Andy Holden, Optimism of the Will, 2008–2011
Andy Holden, Optimism of the Will, 2008–2011

The bowls transform an outmoded medium into an optimistic new object. The work takes its title from a quote by Italian Marxist philosopher Antonio Gramsci, neatly encapsulating the world view of Charlie Brown – pessimistic, yet persistent in his attempts to keep trying.

Laws of Motion in a Cartoon Landscape, 2011–2016, is Holden’s ‘grand thesis’, an hour-long animation that declares that the world is now a cartoon. An extract from Chapter 5: All principles of gravity are negated by fear is on show in the exhibition, with the full film screening at The Cinema Museum from 21 February - 10 March. The editing style in this extract is that of a conspiracy theory; starting from the idea that the zig-zag found on Charlie Brown’s mysterious t-shirt is the clue to understanding how everything works in the cartoon world.

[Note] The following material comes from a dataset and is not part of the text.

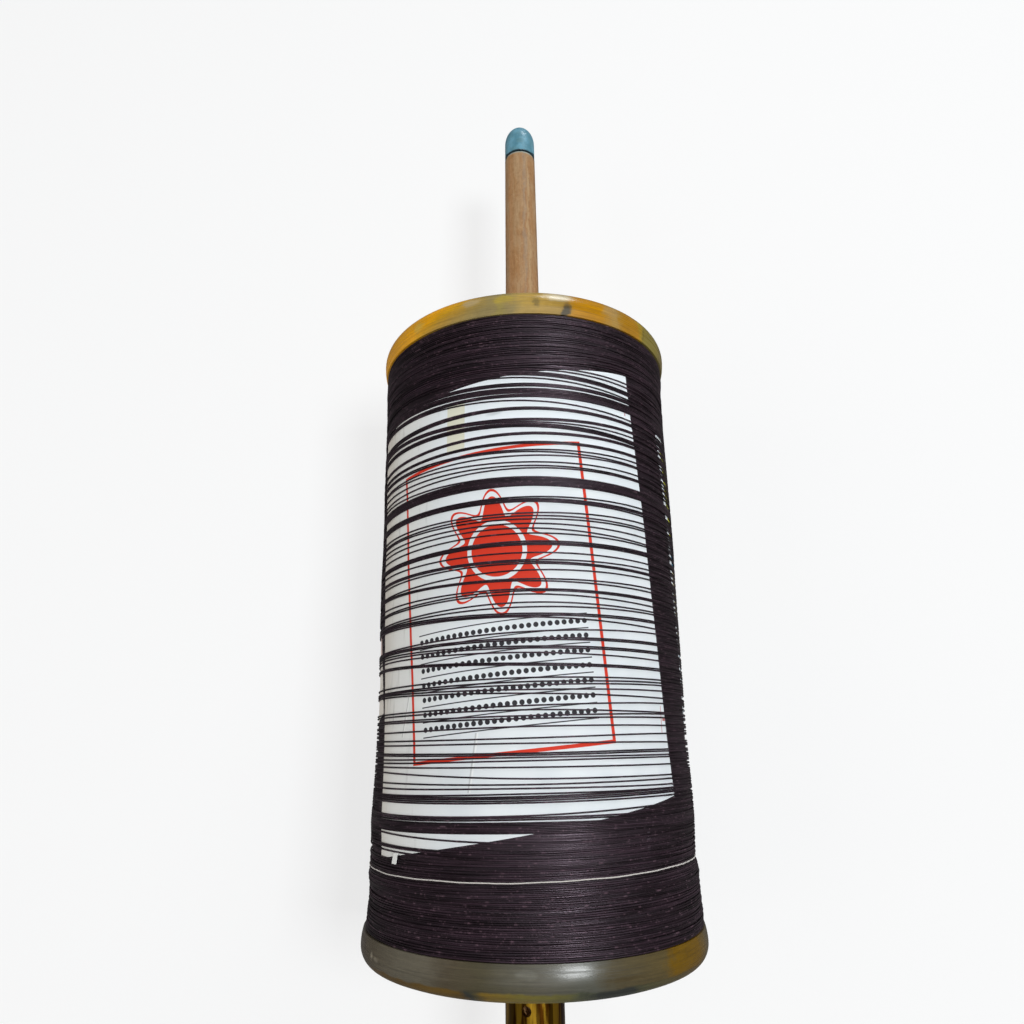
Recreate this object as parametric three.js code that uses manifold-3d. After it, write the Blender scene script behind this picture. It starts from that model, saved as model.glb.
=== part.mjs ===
// A hand-held reel of kite string. A wooden rod, which is the handle at both ends, carries two
// thick round flanges; dark string is wound between them, and paper labels lie under its last,
// open turns. Sizes are in millimetres.
//
// The reel lies on the flats of its flanges: its axis runs along Y, +Z is up, and the origin is
// on the surface below the middle of the winding.
import * as THREE from "three";
import { mergeVertices } from "three/addons/utils/BufferGeometryUtils.js";
import Module from "manifold-3d";

const wasm = await Module();
wasm.setup();

// Driving dimensions
const GAP = 0.3; // left between pieces that touch on the real reel

const FLANGE_RADIUS = 51; // at the crown of the rounded rim
const FLANGE_THICKNESS = 9;
const RIM_CROWN_AT = 4.2; // from the flange's inner face
const RIM_INNER_RADIUS = 50.4; // where the rim meets the inner face
const RIM_OUTER_RADIUS = 47.4; // where the rim meets the outer face
const FLAT_DEPTH = 0.4; // of the flat that the reel lies on

const WOUND_LENGTH = 177; // between the flanges' inner faces
const STRING_DIAMETER = 0.5;
// Radius of the winding over its outermost turns, from the lower flange to the upper one.
const WOUND_PROFILE = [
  { at: -88.5, radius: 50.05 },
  { at: -80, radius: 49.65 },
  { at: -74.5, radius: 49.9 },
  { at: -70.5, radius: 49.35 },
  { at: -60, radius: 49.75 },
  { at: -46, radius: 49.4 },
  { at: -30, radius: 49.2 },
  { at: -8, radius: 49.4 },
  { at: 14, radius: 49.6 },
  { at: 44, radius: 49.7 },
  { at: 66, radius: 49.65 },
  { at: 84, radius: 50.05 },
  { at: 88.5, radius: 50.1 },
];

const ROD_RADIUS = 6.6; // inside the reel and where the handles start
const HANDLE_END_RADIUS = 6.1; // where a handle meets its cap
const CAP_SHOULDER_AT = 193; // from the middle of the winding
const CAP_TOP_AT = 208.3;
const CAP_RADIUS = 6.05;
const CAP_DOME_LENGTH = 8;
const CAP_SEAM = 0.5; // open seam between a handle and its cap
const SPIGOT_RADIUS = 4; // the turned end of the rod, inside the cap
const SPIGOT_LENGTH = 7.5;

const SLEEVE_RADIUS = 8.7;
const SLEEVE_END_AT = 118;
const SLEEVE_ROUNDING = 1.5;
const PIN_HOLE_AT = -110.7; // along the reel
const PIN_HOLE_ANGLE = -16; // degrees from straight up, seen with the upper flange ahead
const PIN_HOLE_DIAMETER = 2.7;
const PIN_HOLE_DEPTH = 5; // below the sleeve's surface, so it also enters the rod
const DRILL_OVERRUN = 2; // beyond the sleeve's surface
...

Andy Holden, Still from Laws of Motion in a Cartoon Landscape, 2016
Andy Holden, Still from Laws of Motion in a Cartoon Landscape, 2016

The zig-zag is “the oldest human mark ever recorded”, claims the artist as animated narrator, “carved into a shell some 500,000 years ago … it is also the pattern of the brainwave in deep sleep … the best way to cross a mountain range … the pattern we see with the onset of a migraine…” The film proposes that art history is now best understood as a zig-zag, an oscillation between irony and sincerity, truth and fiction.